**Stated problem:** Please copy the lines below exactly, from the first one through the line showing "return fused([block(centred(x, length".

**Provided data:**
· · · ·
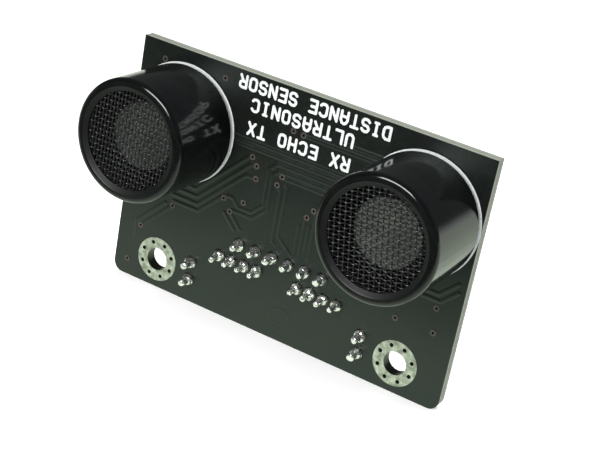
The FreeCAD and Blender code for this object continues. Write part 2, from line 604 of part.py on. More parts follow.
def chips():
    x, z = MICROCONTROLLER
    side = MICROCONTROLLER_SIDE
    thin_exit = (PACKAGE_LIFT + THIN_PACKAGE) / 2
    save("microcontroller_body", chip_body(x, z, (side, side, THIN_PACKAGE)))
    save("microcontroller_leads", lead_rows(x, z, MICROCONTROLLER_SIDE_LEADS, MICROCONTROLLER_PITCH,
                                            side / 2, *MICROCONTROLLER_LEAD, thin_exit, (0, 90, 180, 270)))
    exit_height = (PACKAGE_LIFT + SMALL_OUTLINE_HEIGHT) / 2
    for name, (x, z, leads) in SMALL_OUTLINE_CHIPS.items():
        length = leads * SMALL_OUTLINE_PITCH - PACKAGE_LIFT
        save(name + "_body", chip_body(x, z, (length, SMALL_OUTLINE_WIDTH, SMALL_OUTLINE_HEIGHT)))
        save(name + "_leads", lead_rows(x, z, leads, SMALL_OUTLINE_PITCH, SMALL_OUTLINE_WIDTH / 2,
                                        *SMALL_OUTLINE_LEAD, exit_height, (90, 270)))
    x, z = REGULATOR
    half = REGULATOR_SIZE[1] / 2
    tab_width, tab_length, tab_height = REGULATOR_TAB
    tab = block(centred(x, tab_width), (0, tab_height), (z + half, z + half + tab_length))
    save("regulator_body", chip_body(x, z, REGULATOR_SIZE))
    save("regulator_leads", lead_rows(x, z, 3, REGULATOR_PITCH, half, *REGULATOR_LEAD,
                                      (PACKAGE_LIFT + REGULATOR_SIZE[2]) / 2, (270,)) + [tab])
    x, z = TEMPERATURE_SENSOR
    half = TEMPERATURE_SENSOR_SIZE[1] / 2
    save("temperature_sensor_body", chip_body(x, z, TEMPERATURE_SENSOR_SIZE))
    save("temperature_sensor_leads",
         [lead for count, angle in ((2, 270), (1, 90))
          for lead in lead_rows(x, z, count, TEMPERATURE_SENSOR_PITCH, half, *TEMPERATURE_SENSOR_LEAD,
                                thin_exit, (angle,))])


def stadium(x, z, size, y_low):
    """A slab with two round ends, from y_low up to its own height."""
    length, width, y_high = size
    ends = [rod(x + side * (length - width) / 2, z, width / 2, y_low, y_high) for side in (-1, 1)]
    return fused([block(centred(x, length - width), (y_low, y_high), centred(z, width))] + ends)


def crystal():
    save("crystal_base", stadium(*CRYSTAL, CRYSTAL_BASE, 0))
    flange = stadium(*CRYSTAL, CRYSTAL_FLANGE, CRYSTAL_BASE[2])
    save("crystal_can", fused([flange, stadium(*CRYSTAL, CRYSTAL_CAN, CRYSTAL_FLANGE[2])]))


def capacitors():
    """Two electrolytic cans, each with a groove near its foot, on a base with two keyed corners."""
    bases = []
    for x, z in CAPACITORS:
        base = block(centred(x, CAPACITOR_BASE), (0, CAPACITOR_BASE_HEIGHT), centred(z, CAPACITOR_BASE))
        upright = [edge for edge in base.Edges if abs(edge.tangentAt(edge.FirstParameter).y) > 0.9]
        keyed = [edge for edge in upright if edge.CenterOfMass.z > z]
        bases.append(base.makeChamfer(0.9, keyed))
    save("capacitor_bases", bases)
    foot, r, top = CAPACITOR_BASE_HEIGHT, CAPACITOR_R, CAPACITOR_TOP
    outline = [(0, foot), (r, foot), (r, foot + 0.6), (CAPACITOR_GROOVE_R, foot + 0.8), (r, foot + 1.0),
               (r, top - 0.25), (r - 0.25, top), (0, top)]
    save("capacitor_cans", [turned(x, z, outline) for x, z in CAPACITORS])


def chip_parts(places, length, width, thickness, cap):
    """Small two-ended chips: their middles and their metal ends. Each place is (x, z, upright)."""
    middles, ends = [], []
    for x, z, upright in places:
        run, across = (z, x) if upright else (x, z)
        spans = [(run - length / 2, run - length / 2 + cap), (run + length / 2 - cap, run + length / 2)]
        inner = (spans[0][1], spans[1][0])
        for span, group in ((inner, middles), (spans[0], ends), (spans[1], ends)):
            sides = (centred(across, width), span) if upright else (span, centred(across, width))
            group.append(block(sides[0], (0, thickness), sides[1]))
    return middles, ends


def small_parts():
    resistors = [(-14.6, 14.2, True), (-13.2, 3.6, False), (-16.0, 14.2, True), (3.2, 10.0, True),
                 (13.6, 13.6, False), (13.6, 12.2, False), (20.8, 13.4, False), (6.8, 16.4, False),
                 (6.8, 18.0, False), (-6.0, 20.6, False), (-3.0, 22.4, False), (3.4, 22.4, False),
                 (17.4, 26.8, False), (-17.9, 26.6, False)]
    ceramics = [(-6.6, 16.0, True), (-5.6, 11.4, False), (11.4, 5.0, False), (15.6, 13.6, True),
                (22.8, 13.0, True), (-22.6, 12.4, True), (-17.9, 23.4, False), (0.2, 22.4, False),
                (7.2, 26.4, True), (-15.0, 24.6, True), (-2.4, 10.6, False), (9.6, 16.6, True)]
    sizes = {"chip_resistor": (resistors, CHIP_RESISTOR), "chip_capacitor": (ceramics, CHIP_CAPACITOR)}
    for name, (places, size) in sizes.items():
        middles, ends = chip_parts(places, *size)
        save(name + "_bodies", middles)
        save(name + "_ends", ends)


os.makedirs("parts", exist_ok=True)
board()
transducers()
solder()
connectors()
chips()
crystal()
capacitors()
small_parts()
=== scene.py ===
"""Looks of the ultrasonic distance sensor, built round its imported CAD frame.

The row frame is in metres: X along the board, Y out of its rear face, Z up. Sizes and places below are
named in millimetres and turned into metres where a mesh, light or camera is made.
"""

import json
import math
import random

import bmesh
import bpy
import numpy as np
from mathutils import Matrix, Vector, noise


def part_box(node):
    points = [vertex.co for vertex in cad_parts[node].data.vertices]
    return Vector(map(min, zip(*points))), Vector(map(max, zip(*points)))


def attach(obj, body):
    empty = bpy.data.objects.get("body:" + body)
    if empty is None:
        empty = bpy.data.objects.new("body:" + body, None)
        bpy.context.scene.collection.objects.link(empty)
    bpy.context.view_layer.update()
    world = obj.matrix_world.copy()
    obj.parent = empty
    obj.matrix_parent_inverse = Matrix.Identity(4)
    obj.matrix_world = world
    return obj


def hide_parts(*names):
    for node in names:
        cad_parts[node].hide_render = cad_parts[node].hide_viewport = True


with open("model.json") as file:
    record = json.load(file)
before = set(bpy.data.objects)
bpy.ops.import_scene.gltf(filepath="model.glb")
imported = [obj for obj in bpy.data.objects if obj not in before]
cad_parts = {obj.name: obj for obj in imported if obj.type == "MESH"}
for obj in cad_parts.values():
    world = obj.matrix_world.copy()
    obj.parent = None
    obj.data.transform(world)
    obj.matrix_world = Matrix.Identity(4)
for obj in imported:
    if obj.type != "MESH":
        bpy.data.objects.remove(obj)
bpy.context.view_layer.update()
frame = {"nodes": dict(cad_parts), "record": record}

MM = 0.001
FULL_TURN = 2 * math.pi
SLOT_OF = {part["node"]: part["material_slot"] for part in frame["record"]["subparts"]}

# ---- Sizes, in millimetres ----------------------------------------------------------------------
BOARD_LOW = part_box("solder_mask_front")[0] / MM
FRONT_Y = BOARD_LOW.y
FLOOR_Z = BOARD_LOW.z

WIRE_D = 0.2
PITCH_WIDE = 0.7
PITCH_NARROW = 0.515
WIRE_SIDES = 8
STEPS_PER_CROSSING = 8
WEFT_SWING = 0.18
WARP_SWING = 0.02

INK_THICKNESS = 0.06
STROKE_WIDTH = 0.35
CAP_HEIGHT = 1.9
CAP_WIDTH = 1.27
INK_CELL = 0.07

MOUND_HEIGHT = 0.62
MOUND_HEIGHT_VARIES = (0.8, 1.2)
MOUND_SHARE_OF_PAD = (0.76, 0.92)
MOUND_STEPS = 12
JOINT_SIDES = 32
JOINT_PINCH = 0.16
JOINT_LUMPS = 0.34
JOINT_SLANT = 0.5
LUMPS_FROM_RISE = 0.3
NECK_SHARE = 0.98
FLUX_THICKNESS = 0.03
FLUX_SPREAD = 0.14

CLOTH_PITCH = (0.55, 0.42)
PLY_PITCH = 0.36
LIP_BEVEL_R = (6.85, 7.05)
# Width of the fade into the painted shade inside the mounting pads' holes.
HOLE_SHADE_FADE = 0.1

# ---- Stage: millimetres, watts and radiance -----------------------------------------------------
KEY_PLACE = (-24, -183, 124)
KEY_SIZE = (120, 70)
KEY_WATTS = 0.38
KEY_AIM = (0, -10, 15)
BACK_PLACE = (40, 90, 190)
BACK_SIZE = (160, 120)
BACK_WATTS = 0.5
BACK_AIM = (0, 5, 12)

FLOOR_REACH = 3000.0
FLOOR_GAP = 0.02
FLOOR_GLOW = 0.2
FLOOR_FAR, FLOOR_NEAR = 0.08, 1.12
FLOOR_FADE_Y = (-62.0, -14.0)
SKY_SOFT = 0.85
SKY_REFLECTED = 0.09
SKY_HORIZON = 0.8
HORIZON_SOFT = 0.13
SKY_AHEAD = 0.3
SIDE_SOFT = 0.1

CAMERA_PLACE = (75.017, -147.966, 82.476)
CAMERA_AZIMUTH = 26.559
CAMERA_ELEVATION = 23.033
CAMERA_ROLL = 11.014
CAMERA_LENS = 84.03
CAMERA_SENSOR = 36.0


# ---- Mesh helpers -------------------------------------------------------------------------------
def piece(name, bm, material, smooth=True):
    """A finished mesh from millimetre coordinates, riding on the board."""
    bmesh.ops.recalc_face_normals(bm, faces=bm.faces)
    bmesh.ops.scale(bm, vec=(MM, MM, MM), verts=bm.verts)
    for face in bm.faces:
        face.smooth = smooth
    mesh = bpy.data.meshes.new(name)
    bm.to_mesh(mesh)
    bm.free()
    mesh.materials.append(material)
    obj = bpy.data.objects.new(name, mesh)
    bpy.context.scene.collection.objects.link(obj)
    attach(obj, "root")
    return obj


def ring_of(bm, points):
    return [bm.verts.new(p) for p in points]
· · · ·
**Solution for this exercise:**
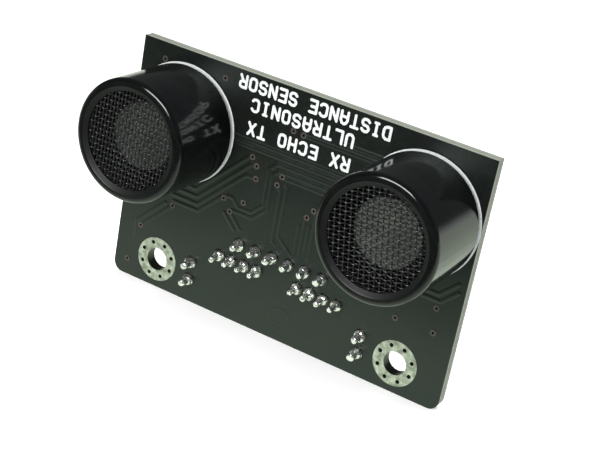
The FreeCAD and Blender code for this object continues. Write part 2, from line 604 of part.py on. More parts follow.
def chips():
    x, z = MICROCONTROLLER
    side = MICROCONTROLLER_SIDE
    thin_exit = (PACKAGE_LIFT + THIN_PACKAGE) / 2
    save("microcontroller_body", chip_body(x, z, (side, side, THIN_PACKAGE)))
    save("microcontroller_leads", lead_rows(x, z, MICROCONTROLLER_SIDE_LEADS, MICROCONTROLLER_PITCH,
                                            side / 2, *MICROCONTROLLER_LEAD, thin_exit, (0, 90, 180, 270)))
    exit_height = (PACKAGE_LIFT + SMALL_OUTLINE_HEIGHT) / 2
    for name, (x, z, leads) in SMALL_OUTLINE_CHIPS.items():
        length = leads * SMALL_OUTLINE_PITCH - PACKAGE_LIFT
        save(name + "_body", chip_body(x, z, (length, SMALL_OUTLINE_WIDTH, SMALL_OUTLINE_HEIGHT)))
        save(name + "_leads", lead_rows(x, z, leads, SMALL_OUTLINE_PITCH, SMALL_OUTLINE_WIDTH / 2,
                                        *SMALL_OUTLINE_LEAD, exit_height, (90, 270)))
    x, z = REGULATOR
    half = REGULATOR_SIZE[1] / 2
    tab_width, tab_length, tab_height = REGULATOR_TAB
    tab = block(centred(x, tab_width), (0, tab_height), (z + half, z + half + tab_length))
    save("regulator_body", chip_body(x, z, REGULATOR_SIZE))
    save("regulator_leads", lead_rows(x, z, 3, REGULATOR_PITCH, half, *REGULATOR_LEAD,
                                      (PACKAGE_LIFT + REGULATOR_SIZE[2]) / 2, (270,)) + [tab])
    x, z = TEMPERATURE_SENSOR
    half = TEMPERATURE_SENSOR_SIZE[1] / 2
    save("temperature_sensor_body", chip_body(x, z, TEMPERATURE_SENSOR_SIZE))
    save("temperature_sensor_leads",
         [lead for count, angle in ((2, 270), (1, 90))
          for lead in lead_rows(x, z, count, TEMPERATURE_SENSOR_PITCH, half, *TEMPERATURE_SENSOR_LEAD,
                                thin_exit, (angle,))])


def stadium(x, z, size, y_low):
    """A slab with two round ends, from y_low up to its own height."""
    length, width, y_high = size
    ends = [rod(x + side * (length - width) / 2, z, width / 2, y_low, y_high) for side in (-1, 1)]
    return fused([block(centred(x, length - width), (y_low, y_high), centred(z, width))] + ends)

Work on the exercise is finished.